Andersson, like Bergman, found a presence beyond Sweden, appearing in such late-studio-system genre films as “Duel at Diablo” and “The Kremlin Letter” and, near the end of the ’70s, in second-tier Hollywood movies like “I Never Promised You a Rose Garden” and “The Concorde…Airport ’79,” as well as Robert Altman’s misbegotten “Quintet.” She also appeared twice on Broadway. But unlike her fellow Bergman stock-company alum Max von Sydow, she never connected as an “international” star. She didn’t pop in those films; she came off as recessive and a touch dour. Yet in the ’80s, she regained her sly humor in a movie like “Babette’s Feast,” and she continued to act on stage and on Swedish television.

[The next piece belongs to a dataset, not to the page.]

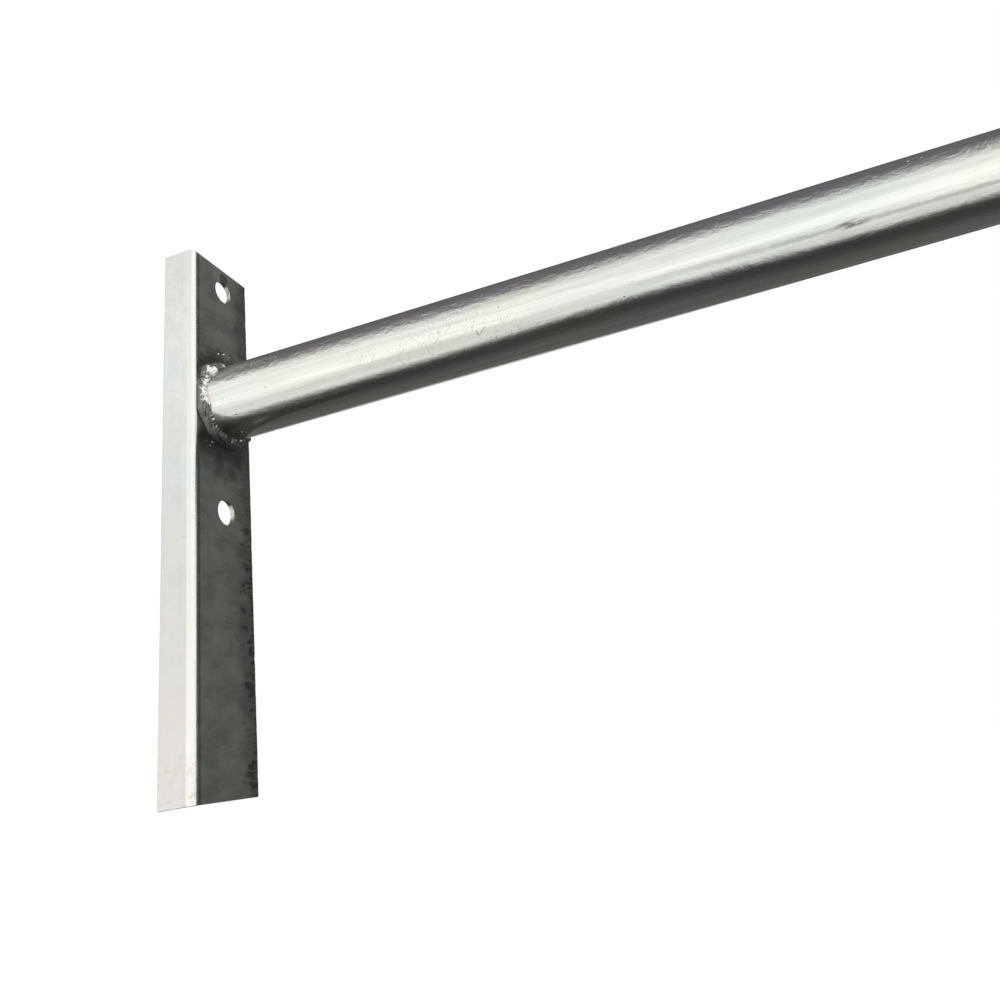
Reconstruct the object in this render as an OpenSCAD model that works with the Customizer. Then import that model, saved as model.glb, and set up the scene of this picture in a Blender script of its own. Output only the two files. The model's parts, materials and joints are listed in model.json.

The spirit of inclusion now gripping the entertainment industry is all about opportunity in the real world. It’s about women seizing the chance, as never before, to become directors, cinematographers, executives, power players. But it is also, of course, about heightening the opportunity to tell women’s stories, to place them front and center in the culture, as the stories of men have always been. We’ve certainly got a long way to go, yet the movies of the 20th century are part of the wind at the back of that revolution. And Bergman’s films, especially, will go down as groundbreaking expressions of a new kind of feminine mystique. In a movie like “Wild Strawberries” or “Persona,” Bibi Andersson projected the spark of her inner fire and dismay, etching it onto the consciousness of everyone who watched her. She revealed what it was now possible for a woman to feel. Were the emotions new? In a way. But as much as that, showing them was new. And that was the change. She was the actress as alchemist.